In partnership with the Seoul Museum of Craft Art, the Cleveland Museum of Art presents Gold Needles: Embroidery Arts from Korea to celebrate the textile arts of Korean women during the later years of the Joseon dynasty (1392−1910). At that time, when the conservative interpretation of neo-Confucian teachings became mainstream, women, regardless of their social and economic status, increasingly faced rigid restrictions in all aspects of daily life. However, the anonymous women artisans showcased here developed their technical expertise and used their creative inventions as powerful tools to define their cultural identities and to promote awareness of the constraints on female expressivity.
Most of the pieces on loan to the exhibition and now in the collection of the Seoul Museum of Craft Art once belonged to Dong-hwa Huh (1926−2018) and Young-suk Park (b. 1932). The couple, who shared a passion for the preservation and presentation of Korean textiles, donated their entire collection to that museum in 2018.
Featuring exuberantly bright colors and bold geometric patterns, wrapping cloths called bojagi (pronounced bo-jah-ki) were used to pack and store items such as clothing, bedding, and gifts. Jubilant arboreal patterns, the most common design in the selected examples, symbolize eternal conjugal happiness, evoking a tree of blissful marriage life. With the help of her mother and aunts, a bride-to-be would laboriously embellish silk or cotton cloth with colorful thread.
The embroidered wedding gown hwarot shows how 19th-century Korean women’s aesthetics were sharply different from monochrome ink painting, the most prominent male-centered art form at that time. The gown’s red satin silk surface is lavishly embellished with colorful silk threads that form various decorative images, including peonies, butterflies, lotus flowers, a pair of white cranes, and phoenixes. Yet the bridal gown does not attest to a life of luxury. Traces of repairs, trimmings, and patchwork reflect Joseon-period women’s commitment to the neo-Confucian aesthetics of frugality and modesty. This gown was acquired by Langdon Warner in Korea on behalf of the CMA in 1915. Given its current condition, it must have served for at least 20 or 30 years as an important resource for a working-class community.
Also on view are various sewing tools like thimbles and rulers. The selected set of colorful embroidered thimbles, worn on a woman’s index finger, features various decorative patterns: fingerprints, zigzags, half circles, flowers, butterflies, and birds. The size of each thimble is small, yet its range of stitches is great.

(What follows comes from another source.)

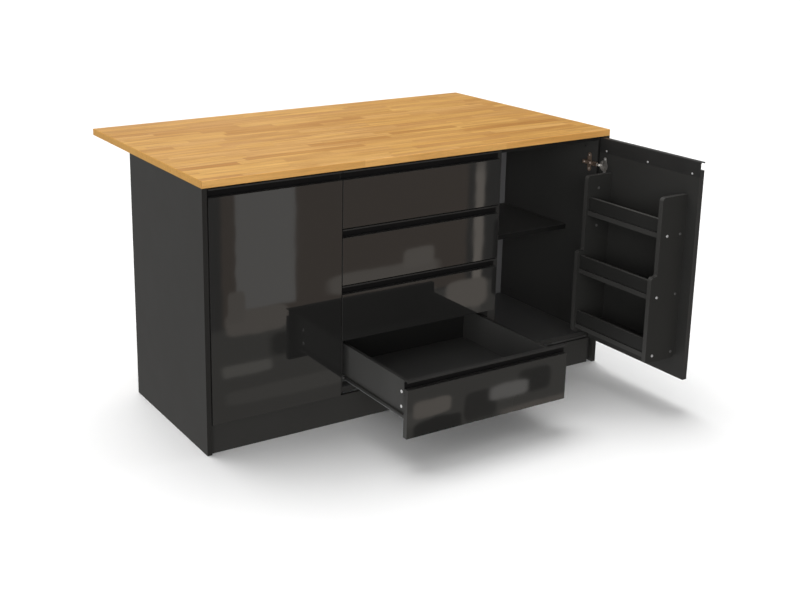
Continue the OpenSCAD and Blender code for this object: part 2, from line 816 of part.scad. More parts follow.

While thimbles, pouches, pillow decor, and rank badges were created by amateur embroiderers, multipanel folding screens on view highlight royal embroiderers’ sophisticated artistry and professionalism. Girls as young as seven and eight from the lower working class were recruited to the royal embroidery studio. The collaboration between female embroiderers and male painters was fostered to create the finest picturesque embroidery. The textile is based on a court painter’s design that female embroiders used to accurately render a shining set of bronze vessels. During that same period, men also found joy in embroidery, not only for creative pursuits but also financial success. The city of Anju in Pyongan province, known for its high-quality silk manufacture, emerged as the center of embroidery products by men. Despite their high price—the cost of a large-scale embroidered Anju screen was equivalent to that of a house in downtown Seoul—Anju screens were one of the most sought-after luxurious commodities. On view in the exhibition, One Hundred Children at Play is an excellent example of such a screen.
In each panel, boys are engaged in various activities, such as swinging, wrestling, boating, and archery. Having many children, particularly boys, was advantageous in Korean agricultural society, explaining why an image such as this became a symbol of blissful prosperity. Nevertheless, bearing as many male children as possible was one of numerous pressures placed on women in the patriarchal Korean society. Those who could not deliver such expectations were socially condemned as having committed one of the “Seven Evils for Expulsion”; some were even forced to divorce. Such pressure, however, never transcended strong parental love. The text below is part of a letter written by elite politician Kim Chang-hyop (1651–1708) to his daughter Kim Un (1679–1700), who died of complications in childbirth at age 21.
"Everyone wishes for fewer girls and more sons; this perhaps is common sentiment. I had five daughters and one son, but I loved you as if you were the only daughter I had. This was because of your superior intelligence, understanding, and knowledge. You were not an ordinarily talented young lady. . . . Your son is growing up to become a splendid fellow. Whenever he visits, I stroke him and hug him as if I am seeing you. . . ."
As testified in Kim’s letter, diverse perspectives existed within the mainstream Korean patriarchal culture, and thus they also did in traditional Korean embroidery. Gold Needles invites us to explore the issues of gender and socioeconomic complexity concealed beneath the colorful embroidered works.